But, Mary saves the world, and her sons, from Lucifer this time around, after Dean has told her (in 12x22) that he blames her for everything that happened to him and Sam after she died, because of her deal with Azaezel. (Uh Dean, did you forget about the whole angel breeding programme and the Cupid that made Mary and John fall in love?). 
Still, this time around the cycle, Dean gets to express his feelings, after all those years bottling them up (a fact which is made clear, very early on in SPN, when we learn in 1x03 Dead in the Water that, like little boy Lucas, Dean was mute for a while after Mary died). Dean tells Mary he hates her, he loves her, and he forgives her. He finally utters the words, “I love you” (in 12x22) after all his struggles. Remember his whole, “I’m not, uh, with the whole, love and... love...” speech to Ezekiel/Gadreel in 9x02 Devil May Care? Well, familial love, at least, he’s now managed to speak out loud. As for the second kind of love - well - that’s still subtext. 
Not only that, but Dean gets to speak out-loud the trauma at the root of his co-dependency, to his mother (12x22 Who We Are):  “I had to be more than just a brother. I had to be a father, and I had to be a mother, to keep him safe. And I couldn’t do it... They tortured him in Hell, and he lost his soul.. his soul...”

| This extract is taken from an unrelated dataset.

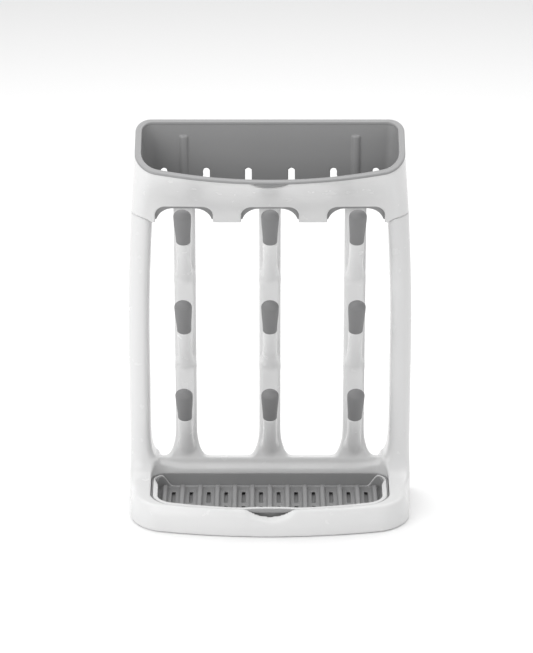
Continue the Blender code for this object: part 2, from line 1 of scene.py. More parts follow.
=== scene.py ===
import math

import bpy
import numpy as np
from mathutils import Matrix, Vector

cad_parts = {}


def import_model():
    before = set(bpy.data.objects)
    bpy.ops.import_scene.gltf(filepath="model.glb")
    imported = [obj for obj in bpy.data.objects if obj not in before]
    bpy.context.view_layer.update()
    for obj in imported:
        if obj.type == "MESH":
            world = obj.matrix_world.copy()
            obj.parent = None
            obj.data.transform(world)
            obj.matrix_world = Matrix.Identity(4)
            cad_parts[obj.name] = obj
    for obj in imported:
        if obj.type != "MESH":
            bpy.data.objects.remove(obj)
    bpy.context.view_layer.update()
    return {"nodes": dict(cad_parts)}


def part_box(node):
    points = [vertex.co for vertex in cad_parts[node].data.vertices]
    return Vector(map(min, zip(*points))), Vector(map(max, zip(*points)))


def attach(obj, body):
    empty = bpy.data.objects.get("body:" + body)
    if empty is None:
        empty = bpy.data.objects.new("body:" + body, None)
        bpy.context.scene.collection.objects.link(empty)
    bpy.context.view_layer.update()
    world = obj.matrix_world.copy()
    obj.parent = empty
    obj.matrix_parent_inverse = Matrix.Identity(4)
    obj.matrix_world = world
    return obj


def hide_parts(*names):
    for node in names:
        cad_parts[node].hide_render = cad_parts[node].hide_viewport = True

The ghost of John Winchester, who has been haunting the narrative all season:
http://drsilverfish.tumblr.com/post/158388550099/john-winchesters-ghost-and-the-haunting-of-s12
is finally out in the open, as Dean tells his mother that he had to step up and parent Sam, because his Dad was too much of a mess to do it.  
(Although wouldn’t it have been a million times better if it had been Jeffrey Dean Morgan, and not Bobby, who appeared out of the dust in the Apocalyptic AU world?)
Thus, the original trauma which has propelled 11 seasons of Supernatural - Mary burning on the ceiling, John, after her death, being an “obsessed bastard” (3x10) combining “drunken rages” with  “chlld neglect” (12x21), and Dean having to step-up to parent Sammy, is re-visited and re-worked. 
Dean has learned that Sam is an adult and it’s time to let him fully be one, and Sam has learned that he can step out of his brother’s shadow and do just that. Hence, his speech to the American hunters, about how the Winchesters came to be working with the BMOL, which begins, “My brother and I...” and then has Sam say, “No... I....” and take responsibility for the decision himself. Plus Dean lets Sam go take on the BMOL whilst he stays, with his injured leg, to try and de-condition Mary (12x22).  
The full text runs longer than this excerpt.